A block of data:
-- begin --

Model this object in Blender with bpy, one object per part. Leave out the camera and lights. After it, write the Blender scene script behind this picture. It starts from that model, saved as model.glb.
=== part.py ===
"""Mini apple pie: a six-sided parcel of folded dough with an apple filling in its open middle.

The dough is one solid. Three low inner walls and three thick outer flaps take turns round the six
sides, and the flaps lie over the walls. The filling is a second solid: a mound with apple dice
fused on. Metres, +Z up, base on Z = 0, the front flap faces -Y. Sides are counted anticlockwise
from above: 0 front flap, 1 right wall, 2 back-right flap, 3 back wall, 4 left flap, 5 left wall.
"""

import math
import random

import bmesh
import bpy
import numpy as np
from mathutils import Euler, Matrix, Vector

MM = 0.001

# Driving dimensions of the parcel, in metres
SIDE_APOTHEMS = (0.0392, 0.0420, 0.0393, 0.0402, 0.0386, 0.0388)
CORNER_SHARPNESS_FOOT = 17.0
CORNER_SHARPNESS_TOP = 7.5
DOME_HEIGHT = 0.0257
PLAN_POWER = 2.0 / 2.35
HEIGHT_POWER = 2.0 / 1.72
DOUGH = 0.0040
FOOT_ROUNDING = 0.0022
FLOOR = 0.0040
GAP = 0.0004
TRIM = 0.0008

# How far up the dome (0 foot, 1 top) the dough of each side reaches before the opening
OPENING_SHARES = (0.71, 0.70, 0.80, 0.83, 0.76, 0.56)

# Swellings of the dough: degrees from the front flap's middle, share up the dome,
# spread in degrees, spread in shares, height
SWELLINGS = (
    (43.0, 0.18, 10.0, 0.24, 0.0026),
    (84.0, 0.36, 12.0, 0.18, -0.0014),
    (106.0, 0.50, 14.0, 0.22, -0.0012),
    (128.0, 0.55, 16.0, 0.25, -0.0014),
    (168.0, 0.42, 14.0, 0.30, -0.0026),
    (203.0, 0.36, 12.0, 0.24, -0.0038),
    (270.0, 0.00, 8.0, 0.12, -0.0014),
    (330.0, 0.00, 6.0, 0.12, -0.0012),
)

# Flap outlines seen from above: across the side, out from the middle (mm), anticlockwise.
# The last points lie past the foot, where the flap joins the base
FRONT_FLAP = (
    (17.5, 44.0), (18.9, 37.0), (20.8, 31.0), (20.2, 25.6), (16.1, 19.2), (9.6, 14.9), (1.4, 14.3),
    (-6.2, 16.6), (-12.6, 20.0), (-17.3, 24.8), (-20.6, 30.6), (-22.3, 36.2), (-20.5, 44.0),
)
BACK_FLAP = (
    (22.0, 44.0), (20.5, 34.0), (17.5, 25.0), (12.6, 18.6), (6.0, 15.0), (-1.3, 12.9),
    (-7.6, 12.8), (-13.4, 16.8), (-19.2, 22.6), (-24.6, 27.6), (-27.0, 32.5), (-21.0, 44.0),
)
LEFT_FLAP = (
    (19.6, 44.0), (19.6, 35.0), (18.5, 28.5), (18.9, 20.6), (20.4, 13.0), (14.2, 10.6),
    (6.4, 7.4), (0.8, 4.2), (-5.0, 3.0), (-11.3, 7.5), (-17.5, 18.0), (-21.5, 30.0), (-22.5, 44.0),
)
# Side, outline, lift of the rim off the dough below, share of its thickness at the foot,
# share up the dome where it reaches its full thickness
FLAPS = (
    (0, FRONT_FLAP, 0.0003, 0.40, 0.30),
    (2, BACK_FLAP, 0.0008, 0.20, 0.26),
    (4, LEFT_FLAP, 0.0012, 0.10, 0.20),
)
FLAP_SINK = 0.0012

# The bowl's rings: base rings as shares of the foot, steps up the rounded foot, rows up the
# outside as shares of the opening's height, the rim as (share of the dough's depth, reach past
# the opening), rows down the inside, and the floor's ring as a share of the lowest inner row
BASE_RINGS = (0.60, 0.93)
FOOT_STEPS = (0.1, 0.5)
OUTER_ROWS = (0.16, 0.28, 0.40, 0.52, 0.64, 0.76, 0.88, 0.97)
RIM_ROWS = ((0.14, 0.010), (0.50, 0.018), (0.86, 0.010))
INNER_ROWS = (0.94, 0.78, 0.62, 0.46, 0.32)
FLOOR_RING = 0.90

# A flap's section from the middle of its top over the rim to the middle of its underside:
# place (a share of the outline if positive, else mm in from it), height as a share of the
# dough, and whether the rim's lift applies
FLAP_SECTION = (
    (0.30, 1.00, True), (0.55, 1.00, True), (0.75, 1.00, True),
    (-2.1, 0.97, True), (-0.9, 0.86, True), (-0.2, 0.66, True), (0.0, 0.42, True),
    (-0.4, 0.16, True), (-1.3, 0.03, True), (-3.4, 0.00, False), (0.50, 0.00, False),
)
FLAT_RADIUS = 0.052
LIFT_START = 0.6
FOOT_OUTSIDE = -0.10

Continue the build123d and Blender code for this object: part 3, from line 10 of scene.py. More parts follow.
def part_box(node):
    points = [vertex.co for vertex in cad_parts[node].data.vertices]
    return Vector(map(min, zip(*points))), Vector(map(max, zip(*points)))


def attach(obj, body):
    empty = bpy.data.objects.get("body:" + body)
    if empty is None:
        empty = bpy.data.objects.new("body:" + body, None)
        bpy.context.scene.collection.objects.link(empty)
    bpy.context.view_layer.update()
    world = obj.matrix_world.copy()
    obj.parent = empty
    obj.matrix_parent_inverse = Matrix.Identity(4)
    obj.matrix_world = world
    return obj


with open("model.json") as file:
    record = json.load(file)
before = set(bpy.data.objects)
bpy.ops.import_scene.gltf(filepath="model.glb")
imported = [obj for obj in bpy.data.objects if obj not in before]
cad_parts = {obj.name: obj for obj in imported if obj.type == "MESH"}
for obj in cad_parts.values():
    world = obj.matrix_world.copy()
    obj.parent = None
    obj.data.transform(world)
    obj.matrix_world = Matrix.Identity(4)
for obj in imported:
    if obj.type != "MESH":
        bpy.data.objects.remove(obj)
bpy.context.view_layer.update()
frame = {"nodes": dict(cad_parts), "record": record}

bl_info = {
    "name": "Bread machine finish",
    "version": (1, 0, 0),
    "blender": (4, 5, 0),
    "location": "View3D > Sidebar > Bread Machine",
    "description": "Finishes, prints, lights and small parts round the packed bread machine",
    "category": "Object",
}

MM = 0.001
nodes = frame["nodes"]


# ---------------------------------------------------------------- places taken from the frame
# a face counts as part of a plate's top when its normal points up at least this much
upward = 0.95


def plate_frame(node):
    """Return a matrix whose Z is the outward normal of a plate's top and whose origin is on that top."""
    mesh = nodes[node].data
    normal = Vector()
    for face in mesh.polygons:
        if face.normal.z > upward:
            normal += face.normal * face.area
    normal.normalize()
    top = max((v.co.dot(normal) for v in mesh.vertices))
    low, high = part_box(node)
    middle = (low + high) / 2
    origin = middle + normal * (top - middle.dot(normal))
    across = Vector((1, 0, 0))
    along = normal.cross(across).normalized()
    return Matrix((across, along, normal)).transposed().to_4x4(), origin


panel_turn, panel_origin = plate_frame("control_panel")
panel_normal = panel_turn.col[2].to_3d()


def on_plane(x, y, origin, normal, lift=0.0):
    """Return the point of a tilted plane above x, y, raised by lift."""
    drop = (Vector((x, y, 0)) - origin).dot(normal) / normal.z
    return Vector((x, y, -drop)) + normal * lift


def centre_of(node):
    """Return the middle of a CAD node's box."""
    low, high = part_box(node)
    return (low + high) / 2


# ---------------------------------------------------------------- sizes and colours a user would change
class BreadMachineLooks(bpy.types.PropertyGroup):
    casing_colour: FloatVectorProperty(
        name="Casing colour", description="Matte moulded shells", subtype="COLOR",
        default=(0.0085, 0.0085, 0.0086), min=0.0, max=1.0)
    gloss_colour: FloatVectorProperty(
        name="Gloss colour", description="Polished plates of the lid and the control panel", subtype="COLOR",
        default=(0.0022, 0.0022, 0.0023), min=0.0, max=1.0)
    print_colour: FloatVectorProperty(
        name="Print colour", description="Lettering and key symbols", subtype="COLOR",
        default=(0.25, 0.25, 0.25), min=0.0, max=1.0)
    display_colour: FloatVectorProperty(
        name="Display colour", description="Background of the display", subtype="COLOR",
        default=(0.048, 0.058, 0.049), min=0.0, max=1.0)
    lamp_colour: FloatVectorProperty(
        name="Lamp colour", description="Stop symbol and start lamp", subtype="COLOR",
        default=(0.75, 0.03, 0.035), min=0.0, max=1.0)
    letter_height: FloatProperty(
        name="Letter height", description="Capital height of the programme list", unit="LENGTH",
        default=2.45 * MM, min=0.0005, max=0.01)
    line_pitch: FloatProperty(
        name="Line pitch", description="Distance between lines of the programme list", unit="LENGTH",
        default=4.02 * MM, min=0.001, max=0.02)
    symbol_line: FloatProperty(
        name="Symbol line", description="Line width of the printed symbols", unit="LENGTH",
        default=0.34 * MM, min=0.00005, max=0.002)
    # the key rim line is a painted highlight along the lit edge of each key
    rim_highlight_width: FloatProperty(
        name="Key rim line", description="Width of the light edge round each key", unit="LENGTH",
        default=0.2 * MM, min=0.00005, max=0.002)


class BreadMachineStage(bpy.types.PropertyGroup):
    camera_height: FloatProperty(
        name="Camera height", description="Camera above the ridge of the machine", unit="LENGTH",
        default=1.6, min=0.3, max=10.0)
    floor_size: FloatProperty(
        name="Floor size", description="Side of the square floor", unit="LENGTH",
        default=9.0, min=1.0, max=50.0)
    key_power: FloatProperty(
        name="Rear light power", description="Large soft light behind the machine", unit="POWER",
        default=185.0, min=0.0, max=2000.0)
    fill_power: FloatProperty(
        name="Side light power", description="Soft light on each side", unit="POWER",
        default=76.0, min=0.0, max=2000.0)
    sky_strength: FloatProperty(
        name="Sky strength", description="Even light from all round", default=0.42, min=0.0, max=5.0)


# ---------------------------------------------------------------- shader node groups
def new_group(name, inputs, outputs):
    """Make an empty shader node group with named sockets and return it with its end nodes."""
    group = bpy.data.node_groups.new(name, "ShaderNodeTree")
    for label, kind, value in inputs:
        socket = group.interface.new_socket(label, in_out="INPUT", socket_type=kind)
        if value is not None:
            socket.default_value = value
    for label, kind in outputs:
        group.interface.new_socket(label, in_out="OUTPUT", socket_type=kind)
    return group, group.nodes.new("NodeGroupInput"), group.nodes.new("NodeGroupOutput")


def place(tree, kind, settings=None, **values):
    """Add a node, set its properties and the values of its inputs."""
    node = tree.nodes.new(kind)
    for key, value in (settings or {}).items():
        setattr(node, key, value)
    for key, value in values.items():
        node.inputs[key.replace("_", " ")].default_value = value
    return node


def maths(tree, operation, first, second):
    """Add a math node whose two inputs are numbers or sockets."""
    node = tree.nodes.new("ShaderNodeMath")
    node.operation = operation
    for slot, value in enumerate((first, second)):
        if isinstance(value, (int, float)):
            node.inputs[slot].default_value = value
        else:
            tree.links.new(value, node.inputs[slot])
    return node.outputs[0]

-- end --

AIM OF THE TASK:
Your task is to repeat the lines from the one containing "if empty is" to the one containing "upward = 0.95", both lines included. Leave out every other line.

RESULT OF THE EXERCISE:
    if empty is None:
        empty = bpy.data.objects.new("body:" + body, None)
        bpy.context.scene.collection.objects.link(empty)
    bpy.context.view_layer.update()
    world = obj.matrix_world.copy()
    obj.parent = empty
    obj.matrix_parent_inverse = Matrix.Identity(4)
    obj.matrix_world = world
    return obj


with open("model.json") as file:
    record = json.load(file)
before = set(bpy.data.objects)
bpy.ops.import_scene.gltf(filepath="model.glb")
imported = [obj for obj in bpy.data.objects if obj not in before]
cad_parts = {obj.name: obj for obj in imported if obj.type == "MESH"}
for obj in cad_parts.values():
    world = obj.matrix_world.copy()
    obj.parent = None
    obj.data.transform(world)
    obj.matrix_world = Matrix.Identity(4)
for obj in imported:
    if obj.type != "MESH":
        bpy.data.objects.remove(obj)
bpy.context.view_layer.update()
frame = {"nodes": dict(cad_parts), "record": record}

bl_info = {
    "name": "Bread machine finish",
    "version": (1, 0, 0),
    "blender": (4, 5, 0),
    "location": "View3D > Sidebar > Bread Machine",
    "description": "Finishes, prints, lights and small parts round the packed bread machine",
    "category": "Object",
}

MM = 0.001
nodes = frame["nodes"]


# ---------------------------------------------------------------- places taken from the frame
# a face counts as part of a plate's top when its normal points up at least this much
upward = 0.95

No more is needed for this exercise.